▶ Your instructions
Copy out lines with the word "parts" from the material that follows.

[Rows from a 3D modeling dataset]
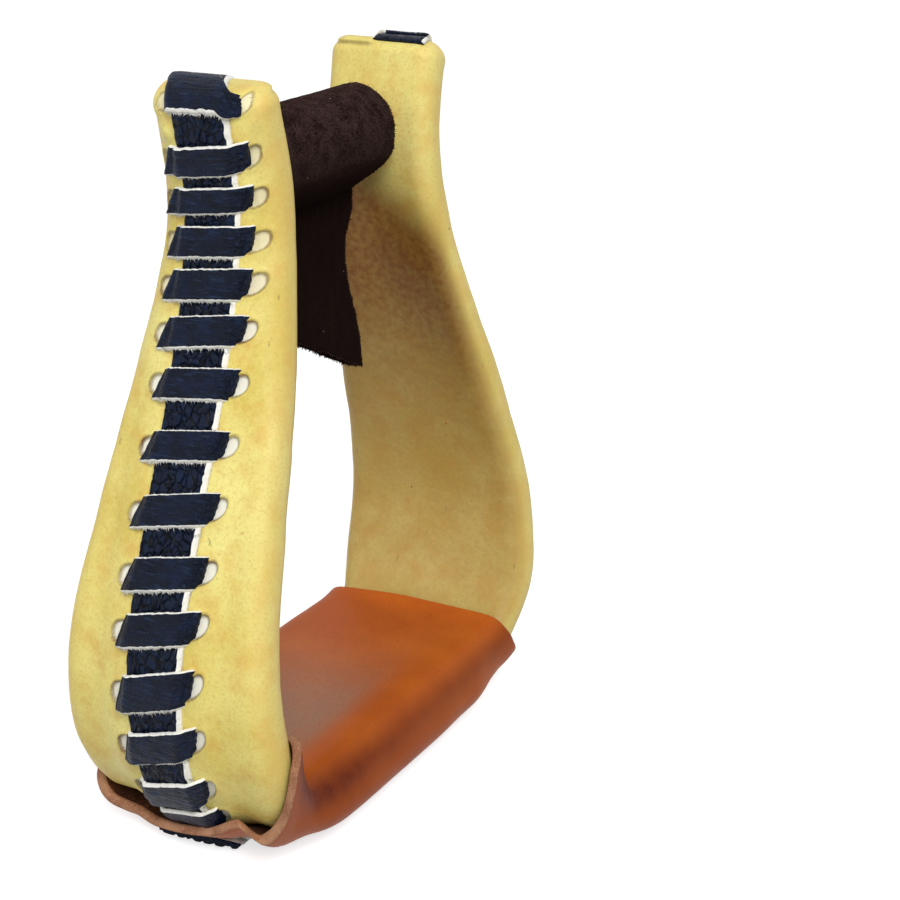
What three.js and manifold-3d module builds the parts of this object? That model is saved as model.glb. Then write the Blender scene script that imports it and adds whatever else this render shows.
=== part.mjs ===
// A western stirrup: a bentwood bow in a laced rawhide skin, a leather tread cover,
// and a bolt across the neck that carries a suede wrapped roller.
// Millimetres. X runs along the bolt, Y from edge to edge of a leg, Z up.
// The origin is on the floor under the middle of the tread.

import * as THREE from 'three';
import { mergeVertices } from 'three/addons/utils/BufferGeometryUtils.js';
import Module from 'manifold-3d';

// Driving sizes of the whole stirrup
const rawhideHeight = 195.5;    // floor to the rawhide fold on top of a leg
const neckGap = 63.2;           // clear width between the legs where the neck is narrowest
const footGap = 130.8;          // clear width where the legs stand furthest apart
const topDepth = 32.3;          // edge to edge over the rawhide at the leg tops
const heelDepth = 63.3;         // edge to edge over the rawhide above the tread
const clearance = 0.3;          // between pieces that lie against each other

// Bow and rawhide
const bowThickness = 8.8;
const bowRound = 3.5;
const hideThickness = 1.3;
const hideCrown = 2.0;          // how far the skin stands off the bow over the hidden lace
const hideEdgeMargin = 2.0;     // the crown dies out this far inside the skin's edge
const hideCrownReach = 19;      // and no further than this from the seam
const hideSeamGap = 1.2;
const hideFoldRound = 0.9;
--
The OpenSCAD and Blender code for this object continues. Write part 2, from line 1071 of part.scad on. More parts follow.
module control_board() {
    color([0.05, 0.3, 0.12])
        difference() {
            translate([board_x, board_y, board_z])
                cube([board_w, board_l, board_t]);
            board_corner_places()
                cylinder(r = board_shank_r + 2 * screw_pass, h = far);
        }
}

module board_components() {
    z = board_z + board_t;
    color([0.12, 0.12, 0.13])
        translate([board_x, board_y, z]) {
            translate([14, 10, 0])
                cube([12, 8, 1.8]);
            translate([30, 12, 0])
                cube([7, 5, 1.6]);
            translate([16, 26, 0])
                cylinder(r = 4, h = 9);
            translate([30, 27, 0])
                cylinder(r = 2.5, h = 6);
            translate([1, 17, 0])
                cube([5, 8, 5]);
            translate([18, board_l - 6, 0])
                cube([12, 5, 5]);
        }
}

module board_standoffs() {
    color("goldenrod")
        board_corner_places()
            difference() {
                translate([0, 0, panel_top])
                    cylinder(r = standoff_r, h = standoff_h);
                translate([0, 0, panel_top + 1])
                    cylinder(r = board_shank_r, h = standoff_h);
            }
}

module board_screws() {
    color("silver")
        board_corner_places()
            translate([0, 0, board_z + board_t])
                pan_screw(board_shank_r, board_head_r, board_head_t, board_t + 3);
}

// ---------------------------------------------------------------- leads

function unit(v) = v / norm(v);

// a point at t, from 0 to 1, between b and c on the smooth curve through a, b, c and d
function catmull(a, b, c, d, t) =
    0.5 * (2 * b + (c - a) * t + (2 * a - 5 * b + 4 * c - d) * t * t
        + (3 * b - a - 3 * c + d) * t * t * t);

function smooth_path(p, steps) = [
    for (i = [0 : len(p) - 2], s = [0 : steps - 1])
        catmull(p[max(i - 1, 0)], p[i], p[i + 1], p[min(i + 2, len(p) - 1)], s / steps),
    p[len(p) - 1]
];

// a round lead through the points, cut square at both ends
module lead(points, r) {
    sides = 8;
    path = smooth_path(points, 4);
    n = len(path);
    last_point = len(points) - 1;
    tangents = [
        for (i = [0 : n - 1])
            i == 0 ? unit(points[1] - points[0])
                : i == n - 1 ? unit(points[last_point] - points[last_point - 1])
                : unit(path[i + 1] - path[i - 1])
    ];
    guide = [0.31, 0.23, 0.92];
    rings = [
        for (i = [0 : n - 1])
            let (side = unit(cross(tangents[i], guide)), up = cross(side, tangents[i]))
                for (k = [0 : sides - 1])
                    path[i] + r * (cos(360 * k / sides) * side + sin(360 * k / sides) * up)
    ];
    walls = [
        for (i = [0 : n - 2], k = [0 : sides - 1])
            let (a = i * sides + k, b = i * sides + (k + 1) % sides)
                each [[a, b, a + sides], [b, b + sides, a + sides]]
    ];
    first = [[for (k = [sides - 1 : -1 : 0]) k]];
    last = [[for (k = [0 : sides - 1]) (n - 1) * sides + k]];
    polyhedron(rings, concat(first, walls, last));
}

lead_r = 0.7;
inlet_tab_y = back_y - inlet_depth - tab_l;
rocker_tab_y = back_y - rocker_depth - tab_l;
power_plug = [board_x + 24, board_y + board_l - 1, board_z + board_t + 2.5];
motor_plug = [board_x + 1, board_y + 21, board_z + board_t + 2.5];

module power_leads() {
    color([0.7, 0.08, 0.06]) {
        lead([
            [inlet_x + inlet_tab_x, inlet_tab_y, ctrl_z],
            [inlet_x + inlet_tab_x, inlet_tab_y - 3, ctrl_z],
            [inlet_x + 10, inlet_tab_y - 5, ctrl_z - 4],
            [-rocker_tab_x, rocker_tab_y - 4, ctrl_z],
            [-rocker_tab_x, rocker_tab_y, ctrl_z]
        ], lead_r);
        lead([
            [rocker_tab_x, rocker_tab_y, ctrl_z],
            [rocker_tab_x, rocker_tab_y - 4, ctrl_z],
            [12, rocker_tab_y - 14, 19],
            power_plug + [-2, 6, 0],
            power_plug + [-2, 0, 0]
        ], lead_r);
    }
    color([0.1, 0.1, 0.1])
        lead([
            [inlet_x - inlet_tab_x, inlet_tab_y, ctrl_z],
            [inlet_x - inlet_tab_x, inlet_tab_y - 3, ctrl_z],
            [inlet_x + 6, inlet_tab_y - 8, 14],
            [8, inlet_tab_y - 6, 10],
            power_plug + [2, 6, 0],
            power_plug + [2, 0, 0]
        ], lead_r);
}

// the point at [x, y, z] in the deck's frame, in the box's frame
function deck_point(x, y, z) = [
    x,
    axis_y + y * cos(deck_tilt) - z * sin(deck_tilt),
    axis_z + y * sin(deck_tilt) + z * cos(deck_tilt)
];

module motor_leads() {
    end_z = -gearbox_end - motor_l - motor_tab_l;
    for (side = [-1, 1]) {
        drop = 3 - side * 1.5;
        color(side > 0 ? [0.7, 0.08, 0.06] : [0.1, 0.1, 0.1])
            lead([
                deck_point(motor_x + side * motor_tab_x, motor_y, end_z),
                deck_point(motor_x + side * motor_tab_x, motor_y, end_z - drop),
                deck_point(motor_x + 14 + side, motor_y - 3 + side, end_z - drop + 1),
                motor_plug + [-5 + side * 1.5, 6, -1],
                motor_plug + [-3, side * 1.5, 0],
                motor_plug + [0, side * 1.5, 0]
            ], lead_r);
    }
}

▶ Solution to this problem
What three.js and manifold-3d module builds the parts of this object? That model is saved as model.glb. Then write the Blender scene script that imports it and adds whatever else this render shows.
The OpenSCAD and Blender code for this object continues. Write part 2, from line 1071 of part.scad on. More parts follow.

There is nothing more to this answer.